While every G7 country is facing a rising inflation, the U.K.’s inflation shot up to 9.4 per cent in June – its highest since the early 1980s. Meanwhile, the U.S. reached its highest level in more than 40 years, at 9.1 per cent. Canada's inflation also reached a peak at 8.1 per cent, the highest since 1991.

Among its G7 peers, Canada has the third highest inflation rate, followed by Italy, Germany, France, and Japan.

IMF said that even with the global food prices stabilizing, food inflation remains much higher than in 2021. With prices of cereal going up, the primary driving force has been the ongoing war in Ukraine, with a compounding impact from the export restrictions in several countries. Low-income countries, especially sub-Saharan Africa, are facing a deeper impact of food inflation.

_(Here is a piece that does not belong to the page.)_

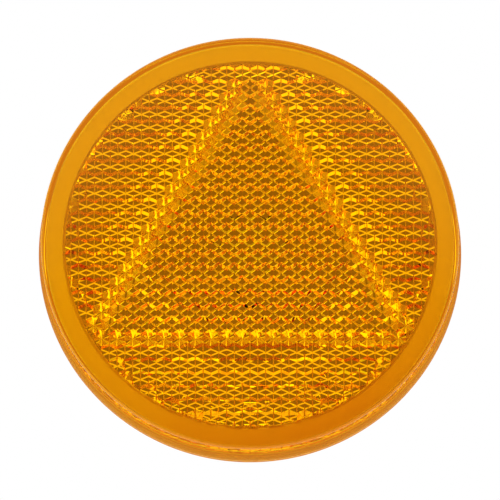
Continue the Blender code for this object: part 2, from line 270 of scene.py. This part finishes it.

Recent data from the Organisation for Economic Co-operation and Development (OECD) shows that Canada had the fourth-highest food inflation among its G7 peers in the month of June.

DISINFLATION — MORE COSTLY THAN ANTICIPATED

With increasing prices squeezing living standards worldwide, taming inflation should be the first priority for policymakers, according to IMF experts. They said any delay in addressing inflation could only exacerbate the situation.

The central banks across all G7 nations have been rushing to tighten their monetary policies, as many drift away from their inflation targets.

Just this month, the Bank of Canada raised its key interest rate target by 100 basis points —its biggest hike since 1998.

In a recent press conference in Ottawa, Bank of Canada Governor, Tiff Macklem said “restoring price stability—low, stable and predictable inflation—is paramount.”

He said the drivers of inflation are the same in Canada as in most countries.

While the central banks have responded to high inflation by increasing interest rates, the exact amount of policy tightening required to lower inflation without inducing a recession is difficult to ascertain, the IMF said.